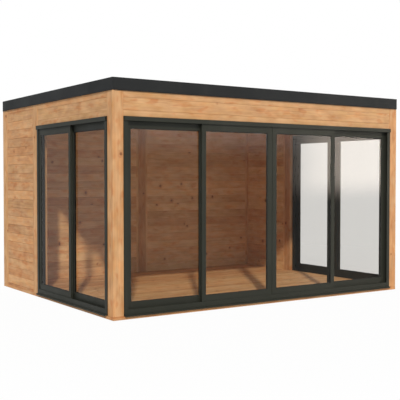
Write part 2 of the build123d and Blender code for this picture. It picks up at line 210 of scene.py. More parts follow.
class Tree:
    """Short calls for building the nodes of a material or of the world."""

    def __init__(self, owner, output="ShaderNodeOutputMaterial"):
        self.owner = owner
        owner.use_nodes = True
        self.nodes = owner.node_tree.nodes
        self.links = owner.node_tree.links
        self.nodes.clear()
        self.output = self.nodes.new(output)

    def make(self, kind, settings=None, **inputs):
        node = self.nodes.new(kind)
        for key, value in (settings or {}).items():
            setattr(node, key, value)
        for key, value in inputs.items():
            self.put(node.inputs[key.replace("_", " ")], value)
        return node

    def put(self, socket, value):
        if isinstance(value, bpy.types.NodeSocket):
            self.links.new(value, socket)
        else:
            socket.default_value = value

    def math(self, operation, *values):
        node = self.nodes.new("ShaderNodeMath")
        node.operation = operation
        for socket, value in zip(node.inputs, values):
            self.put(socket, value)
        return node.outputs[0]

    def times(self, product, *factors):
        for factor in factors:
            product = self.math("MULTIPLY", product, factor)
        return product

    def weigh(self, start, parts):
        """start plus the weighted sum of (weight, value) parts."""
        total = start
        for weight, value in parts:
            total = self.math("MULTIPLY_ADD", value, weight, total)
        return total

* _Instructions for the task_
Reproduce the data shown above exactly.

* _Full solution_
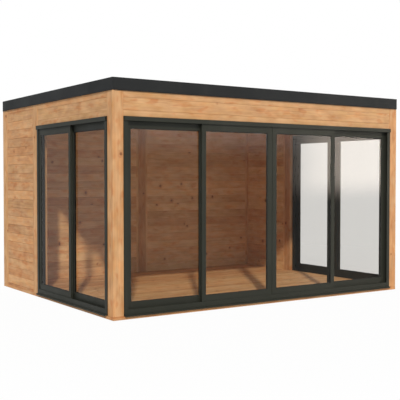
Write part 2 of the build123d and Blender code for this picture. It picks up at line 210 of scene.py. More parts follow.
class Tree:
    """Short calls for building the nodes of a material or of the world."""

    def __init__(self, owner, output="ShaderNodeOutputMaterial"):
        self.owner = owner
        owner.use_nodes = True
        self.nodes = owner.node_tree.nodes
        self.links = owner.node_tree.links
        self.nodes.clear()
        self.output = self.nodes.new(output)

    def make(self, kind, settings=None, **inputs):
        node = self.nodes.new(kind)
        for key, value in (settings or {}).items():
            setattr(node, key, value)
        for key, value in inputs.items():
            self.put(node.inputs[key.replace("_", " ")], value)
        return node

    def put(self, socket, value):
        if isinstance(value, bpy.types.NodeSocket):
            self.links.new(value, socket)
        else:
            socket.default_value = value

    def math(self, operation, *values):
        node = self.nodes.new("ShaderNodeMath")
        node.operation = operation
        for socket, value in zip(node.inputs, values):
            self.put(socket, value)
        return node.outputs[0]

    def times(self, product, *factors):
        for factor in factors:
            product = self.math("MULTIPLY", product, factor)
        return product

    def weigh(self, start, parts):
        """start plus the weighted sum of (weight, value) parts."""
        total = start
        for weight, value in parts:
            total = self.math("MULTIPLY_ADD", value, weight, total)
        return total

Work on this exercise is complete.